While it's not a pleasant subject, sometimes parents pass away while their children are still under the age of 18. What happens then? By law, children under the age of 18 who receive anything more than modest amounts of money from their deceased parents' estate cannot manage the property on their own.  Instead, the law provides for court-appointed guardianship proceedings in order to manage and supervise the child's estate. On the one hand, court supervision is better than allowing the money to just disappear in the hands of unscrupulous friends or relatives. On the other hand, the practical disadvantages of guardianship proceedings are numerous:
  

  1. The guardianship terminates when the minor reaches age 18, leaving assets in the hands of a child who is most likely to be financially immature. The majority of parents would rather postpone giving full control over their property until a later date.
  2. The requirements of court supervision and formal accountings add expense and inconvenience. In addition, because the appointed guardian will likely need the advice and representation of an attorney at court, these costs will be borne by the child's estate and reduce the total amount of the gift.
  3. Court oversight, and laws requiring court approval for sales of certain types of assets, diminish the likelihood that the child's property will be managed effectively.

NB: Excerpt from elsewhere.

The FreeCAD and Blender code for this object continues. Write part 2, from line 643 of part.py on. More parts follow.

By the way, guardianship of the estate should be distinguished from guardianship of the person, which means the appointment of a guardian by the court to protect a child in the event of a parent's disappearance or death. Parents should also engage in some planning to ensure that their choice for guardian of the person will be named if this ever becomes an issue; however that is not the subject of this article.
 


Solutions for avoiding guardianship of the estate. There are three major techniques for avoiding the problems associated with transferring assets to minors: (I) Custodianships, (II) Testamentary trusts, and (III) Minors trusts.
 


(I) Custodianships
 

A custodianship is a legal arrangement in which parents can nominate an adult to manage property for the benefit of a child until the child reaches a specified age, up to 25 years old. A custodianship is actually a type of trust, the terms of which are provided by law under the California Uniform Transfers to Minors Act (CUTMA). Parents can draft their will or living trust in such a way as to establish a custodianship over property transferred to minors. This can include any type of property, including stocks, bonds, cash, and real estate. Final distribution of the property to the minor by the custodian can be delayed up to the child's 25th birthday. Custodians are held to strict fiduciary standards under the CUTMA, and are required to prudently invest and mange property.

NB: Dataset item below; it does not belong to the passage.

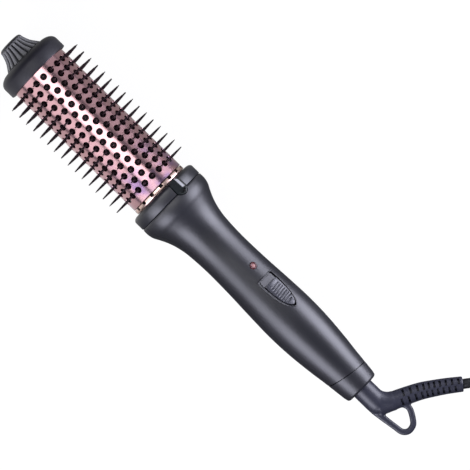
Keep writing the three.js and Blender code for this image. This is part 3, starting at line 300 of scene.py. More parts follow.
def turn_outwards(mesh):
    """Makes points that lie together one, and turns the faces of a closed mesh outwards."""
    work = bmesh.new()
    work.from_mesh(mesh)
    bmesh.ops.remove_doubles(work, verts=work.verts, dist=1e-5)
    bmesh.ops.recalc_face_normals(work, faces=work.faces)
    work.to_mesh(mesh)
    work.free()


def from_points(name, points, faces, **shares):
    """A closed mesh with its faces turned outwards; shares are numbers stored with its points."""
    mesh = bpy.data.meshes.new(name)
    mesh.from_pydata([tuple(p) for p in points], [], faces)
    for label, values in shares.items():
        mesh.attributes.new(label, "FLOAT", "POINT").data.foreach_set("value", values)
    turn_outwards(mesh)
    return add_object(name, mesh)


def skin(rings, count, closed=False, open_rings=False):
    """Faces between rings of count points each; closed joins the last ring to the first."""
    faces = []
    for i in range(rings if closed else rings - 1):
        a, b = i * count, (i + 1) % rings * count
        for k in range(count - 1 if open_rings else count):
            n = (k + 1) % count
            faces.append([a + k, a + n, b + n, b + k])
    return faces


def ends(rings, count):
    """The faces that close the first and the last ring."""
    return [list(range(count)), [(rings - 1) * count + k for k in range(count)]]


def settle(thing):
    """Makes what the modifiers give the piece's own plain mesh, and removes them."""
    graph = bpy.context.evaluated_depsgraph_get()
    made = bpy.data.meshes.new_from_object(thing.evaluated_get(graph))
    thing.modifiers.clear()
    old, thing.data = thing.data, made
    bpy.data.meshes.remove(old)
    return thing


def cut(thing, tools, how="DIFFERENCE", solver="EXACT"):
    """Cuts, joins or keeps what is common with each tool, which is then removed."""
    for tool in tools:
        step = thing.modifiers.new("cut", "BOOLEAN")
        step.operation, step.solver, step.object = how, solver, tool
    settle(thing)
    for tool in tools:
        bpy.data.objects.remove(tool)
    return thing


def round_edges(thing, width, segments, sharpest=50.0):
    """Rounds the edges where the faces turn by more than an angle in degrees."""
    step = thing.modifiers.new("edges", "BEVEL")
    step.width, step.segments = width, segments
    step.limit_method, step.angle_limit = "ANGLE", math.radians(sharpest)
    return settle(thing)


def line(points, per=6):
    """A smooth line through points of two or three numbers."""
    before = [2 * a - b for a, b in zip(points[0], points[1])]
    after = [2 * a - b for a, b in zip(points[-1], points[-2])]
    held = [before, *points, after]
    made = []
    for i in range(1, len(held) - 2):
        for k in range(per):
            t = k / per
            made.append([
                0.5 * (2 * b + (c - a) * t + (2 * a - 5 * b + 4 * c - d) * t * t
                       + (3 * b - a - 3 * c + d) * t ** 3)
                for a, b, c, d in zip(*held[i - 1:i + 3])])
    made.append(list(points[-1]))
    return made


def eased(outline, radius, steps, keep=()):
    """A closed outline with its corners rounded, apart from the corners in keep."""
    made = []
    count = len(outline)
    for i, corner in enumerate(outline):
        before, after = Vector(outline[i - 1]), Vector(outline[(i + 1) % count])
        here = Vector(corner)
        a, b = before - here, after - here
        reach = min(radius, 0.45 * a.length, 0.45 * b.length)
        if i in keep or reach < 1e-4 or abs(a.normalized().dot(b.normalized()) + 1) < 0.02:
            made.append(tuple(here))
            continue
        start, end = here + a.normalized() * reach, here + b.normalized() * reach
        for k in range(steps + 1):
            t = k / steps
            made.append(tuple(start * (1 - t) ** 2 + here * 2 * t * (1 - t) + end * t * t))
    return made


def shoulder(front, foot, length, height, steps):
    """A quarter of an oval as (x, radius), which starts square to the axis and ends along it."""
    return [(front + length * (1 - math.cos(a)), foot + height * math.sin(a))
            for a in (math.pi / 2 * k / steps for k in range(steps + 1))]


def rod(low, high, radius):
    """Outline of a plain round rod or bore between two places on its axis."""
    return [(low, 0), (low, radius), (high, radius), (high, 0)]


def turned(name, outline, sides, start=0.0, sweep=360.0):
    """A solid turned about the axis from a closed outline of (x, radius)."""
    whole = sweep >= 360.0
    rings = sides if whole else sides + 1
    points, faces = [], []
    for i in range(rings):
        angle = math.radians(start + sweep * i / sides)
        points += [(x, r * math.sin(angle), r * math.cos(angle)) for x, r in outline]
    count = len(outline)
    for i in range(sides):
        a, b = i * count, (i + 1) % rings * count
        for k in range(count):
            n = (k + 1) % count
            # A point on the axis is shared by all the rings
            face = [a + k, a + n, *(b + p for p in (n, k) if outline[p][1] > 1e-6)]
            if len(face) > 2:
                faces.append(face)
    return from_points(name, points, faces if whole else faces + ends(rings, count))


def stood(name, outline, sides, x):
    """A solid turned about the line that stands square on the axis at x, from (height, radius)."""
    thing = turned(name, outline, sides)
    thing.data.transform(Matrix.Translation((x, 0, 0)) @ Matrix.Rotation(-math.pi / 2, 4, "Y"))
    return thing


def under(curve):
    """What lies under a curve of (x, radius) all round the axis, to limit a raised piece."""
    return turned("limit", [(curve[0][0], 0), *curve, (curve[-1][0], 0)], 160)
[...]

Custodianships can be very useful when transferring modest amounts of assets to a minor. The ability to delay distribution until age 25 offers significant advantages over a guardianship. Furthermore, a custodianship does not require the court oversight, expense, and inconvenience of a guardianship.

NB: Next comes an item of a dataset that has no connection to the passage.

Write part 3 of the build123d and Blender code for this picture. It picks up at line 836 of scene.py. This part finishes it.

The primary disadvantage of a custodianship is the inflexibility involved: the only thing parents can control is the termination date and the identity of the custodian. Yet even that power is limited as the termination date cannot exceed age 25. Every other aspect of a custodianship is rigid and unchangeable, including the guidelines on investing, managing, and distributing the property. Unlike a testamentary trust or minors' trust, explained below, custodianships cannot be tailored to match the way parents would themselves handle assets on behalf of their children. Moreover, multiple fiduciaries cannot be chosen, neither can parents pool assets for multiple children in a single account. Finally, should a child pass away prior to the termination date, parents cannot specify an alternative beneficiary, such as a brother, sister, niece, or nephew.


(II) Testamentary Trusts
 

A testamentary trust is a legal entity that is created upon the death of an adult, which provides for a trustee to manage the assets of a child until a pre-determined age. Set up either by one's will or living trust, a testamentary trust has several advantages over both guardianship and custodianship.

 

  1. A testamentary trust can postpone payment of an inheritance well beyond age 18, in some cases lasting for the lifetime of a child. The trust can provide for changed circumstances, such as educational, business, or travel requirements, and can even support a child in the event the child is adopted. In the case of guardianship, by contrast, funds are cut off (or at least limited) at adoption. Custodianships can last beyond adoption, but will terminate at age 25 at the very latest.
  2. Unlike a guardianship, a testamentary trust generally need not be subject to court supervision. This reduces the cost, complexity, and difficulty associated with managing the child's estate. The same is true for a custodianship.
  3. Unlike both guardianships and custodianships, parents can decide exactly what standard should govern how the trust assets are managed and invested. Furthermore, parents are given flexibility in how the trust will provide for their children. This ability to customize the trust enables the trustee to make financial decisions similar to the way a parent would if the parents were still living.
  4.  Unlike both guardianships and custodianships, a testamentary trust can specify alternative beneficiaries if the child is no longer living by the termination date.
  5. Unlike both guardianships and custodianships, a testamentary trust can be established as a "pot trust," meaning that assets can be pooled for the use of multiple children beneficiaries. A pot trust is particularly advantageous when the parents' estate is not large enough to justify a division into separate trusts for each child. Moreover, a pot trust can provide for greater expenses incurred by one child (such as a sickness or education) without wiping out that child's inheritance. On the other hand, testamentary trusts can also be divided into separate trusts for each child if the parents so choose or the circumstances warrant.
  6. Finally, a testamentary trust can be optimized to decrease taxes and expenses. A guardianship has no such flexibility. In a custodianship, the fiduciary is only limited by the broad standards of the CUTMA.


(III) Minors' Trusts
 
 

Minors' trusts are in a breed of their own, as they are established during the child's life and involve long-term financial planning. A properly structured minors' trust, or "§2503(c) trust," allows parents and other individuals make multiple tax-free transfers to a trust over a period of years, and then delay the final distribution of the assets until a date (or circumstance) of their choosing. During the trust's lifetime, a trustee is chosen who manages and distributes the assets according to a pre-determined standard.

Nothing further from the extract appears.